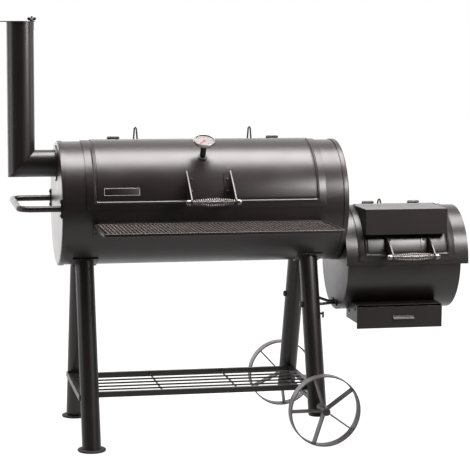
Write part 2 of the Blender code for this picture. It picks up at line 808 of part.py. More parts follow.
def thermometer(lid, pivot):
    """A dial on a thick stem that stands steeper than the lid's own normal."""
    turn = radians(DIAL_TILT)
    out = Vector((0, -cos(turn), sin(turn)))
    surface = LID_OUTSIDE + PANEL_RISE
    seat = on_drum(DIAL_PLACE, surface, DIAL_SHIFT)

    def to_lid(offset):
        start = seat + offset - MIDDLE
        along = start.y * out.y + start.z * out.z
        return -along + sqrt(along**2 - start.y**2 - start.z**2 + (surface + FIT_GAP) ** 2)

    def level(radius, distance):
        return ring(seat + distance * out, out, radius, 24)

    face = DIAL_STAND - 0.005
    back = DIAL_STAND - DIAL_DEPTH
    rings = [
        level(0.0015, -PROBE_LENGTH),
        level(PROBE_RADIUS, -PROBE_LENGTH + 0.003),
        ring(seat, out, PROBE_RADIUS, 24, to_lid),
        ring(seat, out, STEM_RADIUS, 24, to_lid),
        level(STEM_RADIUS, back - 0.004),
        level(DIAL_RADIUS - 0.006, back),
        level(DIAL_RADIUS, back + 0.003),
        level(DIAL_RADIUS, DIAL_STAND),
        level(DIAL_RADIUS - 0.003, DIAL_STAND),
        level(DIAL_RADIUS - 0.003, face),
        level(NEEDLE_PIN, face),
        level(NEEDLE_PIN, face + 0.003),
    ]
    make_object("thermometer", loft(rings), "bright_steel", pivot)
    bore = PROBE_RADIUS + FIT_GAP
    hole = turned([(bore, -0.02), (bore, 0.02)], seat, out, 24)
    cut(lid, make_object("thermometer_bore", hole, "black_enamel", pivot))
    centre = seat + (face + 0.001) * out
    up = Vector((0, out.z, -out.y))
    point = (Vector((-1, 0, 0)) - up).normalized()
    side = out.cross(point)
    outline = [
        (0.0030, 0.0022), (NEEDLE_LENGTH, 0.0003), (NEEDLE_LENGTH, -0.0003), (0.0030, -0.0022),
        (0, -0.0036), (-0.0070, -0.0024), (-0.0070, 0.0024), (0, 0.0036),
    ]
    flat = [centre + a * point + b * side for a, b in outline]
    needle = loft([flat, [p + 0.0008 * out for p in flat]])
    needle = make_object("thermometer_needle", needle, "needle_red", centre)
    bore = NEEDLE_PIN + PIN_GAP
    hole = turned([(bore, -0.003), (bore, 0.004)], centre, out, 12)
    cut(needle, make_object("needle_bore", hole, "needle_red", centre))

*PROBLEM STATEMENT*
Look at the material above and copy, word for word, its lines from the first through the one containing "return ring(seat +".

*RESULT OF THE TASK*
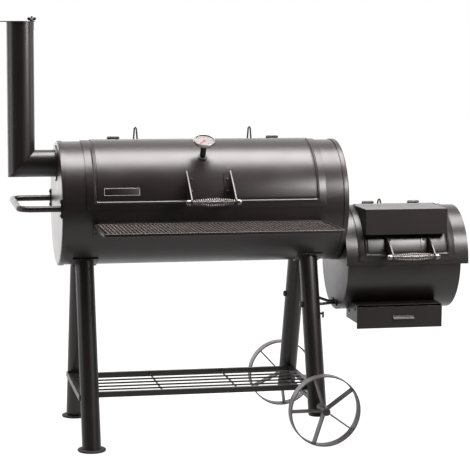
Write part 2 of the Blender code for this picture. It picks up at line 808 of part.py. More parts follow.
def thermometer(lid, pivot):
    """A dial on a thick stem that stands steeper than the lid's own normal."""
    turn = radians(DIAL_TILT)
    out = Vector((0, -cos(turn), sin(turn)))
    surface = LID_OUTSIDE + PANEL_RISE
    seat = on_drum(DIAL_PLACE, surface, DIAL_SHIFT)

    def to_lid(offset):
        start = seat + offset - MIDDLE
        along = start.y * out.y + start.z * out.z
        return -along + sqrt(along**2 - start.y**2 - start.z**2 + (surface + FIT_GAP) ** 2)

    def level(radius, distance):
        return ring(seat + distance * out, out, radius, 24)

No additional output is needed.